The Long Forgotten Friend's 14 songs (10 songs on the cd version) are loosely based on stories and memories of a relative from the far past, whose tragic life has metamorphosed into legend over the course of time. This is music to listen to while driving through abandoned cities and ghost towns, imagining their disintegration. Rather than drums making the melody as on their previous efforts, banjo and vocals are at the foreground of the landscape. The drumming is minimalist, almost spastic and, as always, the guitars are the ghosts. Dreamend has taken a darker, folky, more nightmarish road than before. Some evidence of this can be found on the tracks Your Kiss, Scratch and Deathwatch Carnival 1965. Conversely, they have found themselves with more poppy, almost sing-alongs than ever before (see Are you Waking and The Tulip Staircase).
Appearances by Toto of the Octopus Project and Darren Jackson of Kid Dakota add some outside sounds, while Darren and John Congleton's (see Explosion in the Sky, Modest Mouse, etc) mixing bring them all together.
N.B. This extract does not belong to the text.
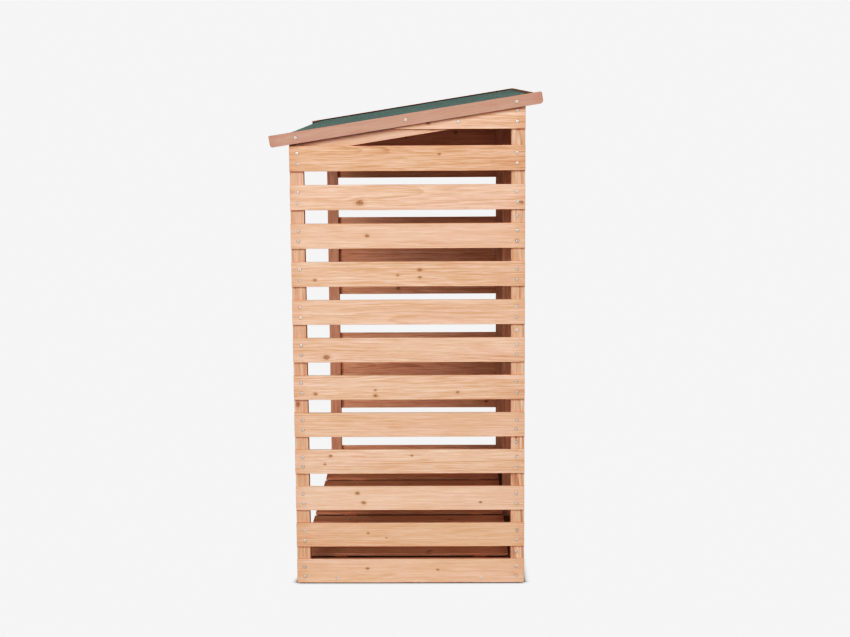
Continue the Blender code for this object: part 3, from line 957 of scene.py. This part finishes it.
def add_ground():
    """A pale floor that shows the backdrop's own tone, with a soft contact shade. Under
    the store it is a matt floor in brown, painted shade for the shadow there."""
    mesh = bpy.data.meshes.new("ground")
    far = FLOOR_HALF_SIZE
    mesh.from_pydata([(-far, -far, 0), (far, -far, 0), (far, far, 0), (-far, far, 0)],
                     [], [(0, 1, 2, 3)])
    ground = bpy.data.objects.new("ground", mesh)
    bpy.context.scene.collection.objects.link(ground)
    s = Shader("pale_floor")
    x, y, _ = s.split(s.node("ShaderNodeTexCoord").outputs["Object"])
    outside = s.larger(s.step(s.absolute(x), HALF_WIDTH - 0.012, HALF_WIDTH),
                       s.step(s.absolute(s.less(y, PANEL_MIDDLE)),
                              PANEL_DEPTH / 2 - 0.004, PANEL_DEPTH / 2 + 0.010))
    near = s.node("ShaderNodeAmbientOcclusion", {"Distance": CONTACT_REACH}, samples=8)
    share = s.step(x, HALF_WIDTH - 0.02, HALF_WIDTH - 0.005, CONTACT_ELSEWHERE, 1.0)
    dark = s.times(s.step(near.outputs["AO"], 1.0, 0.50, 0.0, CONTACT_MOST), share)
    shown = s.mix(dark, BACKDROP, CONTACT_SHADE)
    glow = s.node("ShaderNodeEmission", {"Color": shown, "Strength": 1.0}).outputs[0]
    # brown under the store as painted shade, grey elsewhere
    inside = s.mix(outside, SHADE_UNDER_STORE, FLOOR_GREY)
    matt = s.node("ShaderNodeBsdfDiffuse", {"Color": inside}).outputs[0]
    seen = s.node("ShaderNodeLightPath").outputs["Is Camera Ray"]
    surface = s.node("ShaderNodeMixShader", {0: s.times(seen, outside), 1: matt,
                                             2: glow}).outputs[0]
    mesh.materials.append(s.finish(surface))


def add_world():
    """Even light from all round, and a plain backdrop where the camera sees the world."""
    world = bpy.data.worlds.new("studio")
    bpy.context.scene.world = world
    world.use_nodes = True
    tree = world.node_tree
    tree.nodes.clear()
    seen = tree.nodes.new("ShaderNodeLightPath")
    around = tree.nodes.new("ShaderNodeBackground")
    around.inputs["Color"].default_value = (*WHITE, 1.0)
    around.inputs["Strength"].default_value = AMBIENT
    backdrop = tree.nodes.new("ShaderNodeBackground")
    backdrop.inputs["Color"].default_value = BACKDROP
    both = tree.nodes.new("ShaderNodeMixShader")
    output = tree.nodes.new("ShaderNodeOutputWorld")
    tree.links.new(seen.outputs["Is Camera Ray"], both.inputs[0])
    tree.links.new(around.outputs[0], both.inputs[1])
    tree.links.new(backdrop.outputs[0], both.inputs[2])
    tree.links.new(both.outputs[0], output.inputs["Surface"])


def add_softbox(name, azimuth, elevation, distance, size, power, tint):
    """A square area light aimed at the middle of the store. Azimuth 0 stands in front of
    it, at -Y, and 90 at +X."""
    data = bpy.data.lights.new(name, 'AREA')
    data.shape = 'SQUARE'
    data.size = size
    data.energy = power
    data.color = tint
    lamp = bpy.data.objects.new(name, data)
    bpy.context.scene.collection.objects.link(lamp)
    a, e = math.radians(azimuth), math.radians(elevation)
    away = Vector((math.sin(a) * math.cos(e), -math.cos(a) * math.cos(e), math.sin(e)))
    lamp.location = SOFTBOX_TARGET + away * distance
    lamp.rotation_euler = away.to_track_quat('Z', 'Y').to_euler()
    lamp.visible_camera = False


def add_lighting():
    """The tone curve, the world and the softboxes."""
    view = bpy.context.scene.view_settings
    view.view_transform = 'Standard'
    view.use_curve_mapping = True
    curve = view.curve_mapping.curves[3]
    curve.points[0].location, curve.points[1].location = TONE_CURVE[0], TONE_CURVE[-1]
    for point in TONE_CURVE[1:-1]:
        curve.points.new(*point)
    view.curve_mapping.update()
    add_world()
    for softbox in SOFTBOXES:
        add_softbox(*softbox)


# ------------------------------------------------------------------------------- build
add_camera()
add_ground()
add_lighting()
add_side_panel("right", 1)
add_side_panel("left", -1)
add_back_panel()
add_floor()
add_roof()
for panel, direction in (("right", 1), ("left", -1)):
    add_screws(f"{panel}_panel_screws", side_screw_places(panel, direction))
add_screws("back_panel_screws", back_screw_places())
add_screws("floor_screws", floor_screw_places())
add_screws("roof_screws", roof_screw_places())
Listeners are encouraged to buy the vinyl version as it includes the cd version for free, contains 4 extra songs-16 minutes worth of music, a handmade pop-up gatefold by William Schaff (GYBE!, Okkervil River etc), and an extra cd of demos and alternate versions. The cd version comes packaged in a 15pt chipboard gatefold sleeve with a 12 page booklet of photos by Christy Romanick.


Hospital Ships
Oh, Ramona (grave039) cd
10.21.08
Jordan Geiger, songwriter of Minus Story, trumpet player for Shearwater and resident of Lawrence, Kansas, brings you his bedroom-pop solo album, Oh, Ramona.
Influenced by the sounds of The Flaming Lips song from which the name Hospital Ships is drawn, Geiger's debut exudes a seasoning of classic influences including John Lennon, The Zombies, and ELO to produce a bedroom pop symphony.
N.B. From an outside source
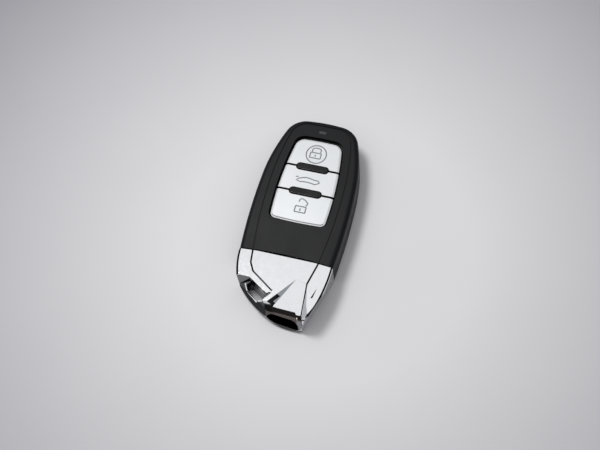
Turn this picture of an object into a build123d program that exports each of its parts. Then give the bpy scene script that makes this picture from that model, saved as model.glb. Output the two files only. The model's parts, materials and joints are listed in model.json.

Exploring relationships both failed and ongoing with friends, lovers, and pets, Geiger delicately teases the listener with his boyish tenor of a voice. In the background, muted horns swell, pianos twinkle, and percussion marches in step.
Mixed mostly by John Congleton (Explosions In The Sky, Modest Mouse,The Mountain Goats, The Polyphonic Spree), Oh, Ramona is the culmination of over two and half years of writing and recording. Highlights include the upbeat opener "Bitter Radio Single," the symphonic majesty of "I Want It To Get Out," the tender "Girls," and the truly pet sounds-influenced title track.
This record comes packaged in an 18pt chipboard gatefold sleeve and is lovingly hand assembled by your friends at Graveface Records.